A re-imagined programme calling for peace, solidarity, and inclusion of musicians of all nations opens the festival on 15 July: Italian conductor Gianandrea Noseda conducts the Verbier Festival Orchestra in a concert that features Shostakovich’s Fourth Symphony preceded by Rodion Shchedrin’s Second Piano Concerto and Silvestrov's poignant work, Prayer for Ukraine. At the piano will be Ukrainian pianist Anna Fedorova, alumna of the Verbier Festival Academy (2012 and 2017).

Piano Concerto No. 2 


“Prayer for the Ukraine” for mixed choir a cappella

Symphony No. 4 in C minor Op. 43

The first piece performed in honor of Rodion Schedrin, is the Piano Concerto No.2 (1966). It was dedicated to the ballerina Maïa Plissetskaïa, to whom the composer was married from 1958 until her death in 2015. The work is made up of three movements: Dialogues, Improvisations, Contrasts.
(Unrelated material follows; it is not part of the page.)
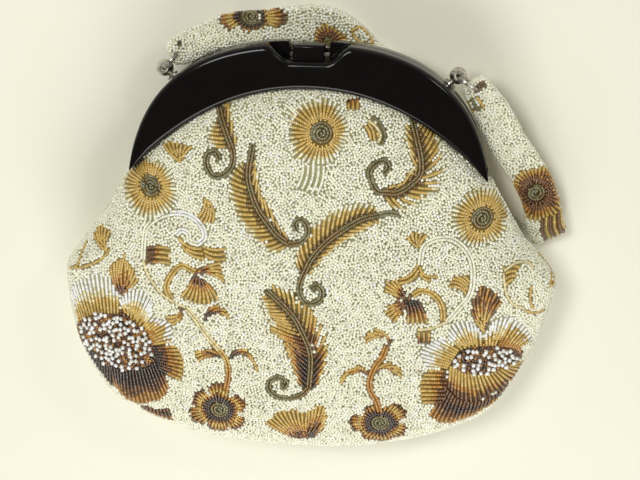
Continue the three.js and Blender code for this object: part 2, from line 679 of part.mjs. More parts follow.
function strapSections() {
  const behind = STRAP_BEHIND.map(strapPlace);
  const onwards = STRAP_RETURN.map(strapPlace);
  const first = sectionsThrough([...strapEnd(-1, behind[0].centre), ...behind], 2);
  const last = first[first.length - 1];
  last.forward.setZ(0).normalize();
  const above = { centre: last.centre.clone(), lean: 0, width: 1 };
  above.centre.z += 2 * FOLD_RADIUS;
  const direction = new THREE.Vector3().subVectors(onwards[0].centre, above.centre);
  const end = strapEnd(1, onwards[onwards.length - 1].centre).reverse();
  const second = sectionsThrough([above, ...onwards, ...end], 2);
  return [...first, ...foldSections(last, direction), ...second];
}

function strap() {
  const round = STRAP_THICKNESS / 2;
  const turns = [-90, -45, 0, 45, 90].map(THREE.MathUtils.degToRad);
  const outline = (flat) => [
    ...turns.map((turn) => new THREE.Vector2(flat + round * Math.cos(turn), round * Math.sin(turn))),
    ...turns.map((turn) => new THREE.Vector2(-flat - round * Math.cos(turn), -round * Math.sin(turn))),
  ];
  const rings = strapSections().map(({ centre, forward, wide, width }) => {
    const face = forward.clone().cross(wide).normalize();
    return outline((STRAP_WIDTH * width - STRAP_THICKNESS) / 2).map((point) => centre.clone()
      .addScaledVector(wide, point.x)
      .addScaledVector(face, point.y));
  });
  let solid = toSolid(loft(rings, outline(STRAP_WIDTH / 2)));
  for (const hand of [-1, 1]) {
    const hole = strapHole(hand);
    const top = hole.clone().setZ(hole.z + STRAP_THICKNESS);
    const bottom = hole.clone().setZ(hole.z - STRAP_THICKNESS);
    solid = solid.subtract(toSolid(rodGeometry(bottom, top, STRAP_HOLE_RADIUS, 8)));
  }
  return toGeometry(solid);
}

addMesh('pouch', pouch(), MATERIALS.beads);
addMesh('frame_front', frameFront(), MATERIALS.plastic);
addMesh('frame_back', frameBack(), MATERIALS.plastic);
addMesh('clasp_lever', claspLever(), MATERIALS.plastic);
addMesh('clasp_pin', rodGeometry(claspPoint(-claspPinReach()), claspPoint(claspPinReach()), CLASP_PIN_RADIUS, 12),
  MATERIALS.metal);
for (const [hand, side] of [[-1, 'left'], [1, 'right']]) {
  const pin = rodGeometry(hingePoint(hand, TIP_INNER + 0.2), hingePoint(hand, TIP_OUTER - 0.2), HINGE_PIN_RADIUS, 12);
  addMesh(`hinge_pin_${side}`, pin, MATERIALS.metal);
  addMesh(`stud_${side}`, stud(hand), MATERIALS.metal);
  addMesh(`ring_${side}`, ring(hand), MATERIALS.metal);
}
addMesh('strap', strap(), MATERIALS.beads);

export default group;
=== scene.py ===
"""Beaded evening handbag lying on its back: cloth, beads, arched frame, clasp, fittings and padded strap."""
import logging
import math
from collections.abc import Callable, Sequence
from dataclasses import dataclass, field
from enum import Enum

import bmesh
import bpy
import numpy as np
from mathutils import Matrix, Vector
from mathutils.bvhtree import BVHTree
from mathutils.kdtree import KDTree


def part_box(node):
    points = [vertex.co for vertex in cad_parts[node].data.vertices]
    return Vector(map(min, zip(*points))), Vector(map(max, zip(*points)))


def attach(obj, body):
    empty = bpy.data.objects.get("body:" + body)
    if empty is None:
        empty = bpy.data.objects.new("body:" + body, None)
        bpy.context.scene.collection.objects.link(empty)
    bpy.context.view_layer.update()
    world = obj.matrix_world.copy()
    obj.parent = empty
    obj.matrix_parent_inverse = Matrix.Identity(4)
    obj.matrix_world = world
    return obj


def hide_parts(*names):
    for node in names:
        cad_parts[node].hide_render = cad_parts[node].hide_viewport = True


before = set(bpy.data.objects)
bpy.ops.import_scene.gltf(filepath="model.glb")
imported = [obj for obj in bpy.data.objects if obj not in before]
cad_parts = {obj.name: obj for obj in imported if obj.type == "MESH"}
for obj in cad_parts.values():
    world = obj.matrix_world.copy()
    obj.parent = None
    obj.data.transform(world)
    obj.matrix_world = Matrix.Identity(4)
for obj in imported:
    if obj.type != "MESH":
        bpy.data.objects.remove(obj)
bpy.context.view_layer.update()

LOG = logging.getLogger("handbag")
MM = 0.001
SEED = 1956
BODY = "bag"
CLASP_BODY = "clasp"
UP = np.array([0.0, 0.0, 1.0])

Points = np.ndarray


class Tone(Enum):
    """Glass colours of the seed beads, as red, green and blue from 0 to 255."""

    IVORY = (251, 248, 220)
    WHITE = (250, 250, 240)
    CREAM_GOLD = (230, 216, 164)
    GOLD = (206, 172, 86)
    AMBER = (184, 130, 44)
    BROWN = (114, 71, 22)
    DARK = (58, 38, 19)
    OLIVE = (112, 102, 52)
    MOSS = (128, 122, 82)
    BRONZE = (126, 98, 44)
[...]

At the time he was criticised, but in retrospect it is clear that this piece is one of the most brilliant works he has composed.” Shostakovich’s Symphony No.4 only saw the light of day in 1961. Faced with violent attacks by the government against his opera Lady Macbeth of Mtsensk, Shostakovich felt it was more prudent to keep the symphonic score hidden during rehearsals. A work of monumental proportions and striking originality, many opposing forces can be seen crossing paths throughout: military style music is cleverly subverted by the grotesque, strident sounds, clamorous outcries, and parodies of waltzes and polkas. Yet there are also meditative moments of peace and tranquility (in the third movement). The epilogue ends on an enigmatic note. In a letter to his friend Glikman in 1974, Shostakovich writes: « The authorities told me to repent (…) I refused. At the time I was young and strong. Instead of repenting, I wrote the Fourth Symphony.”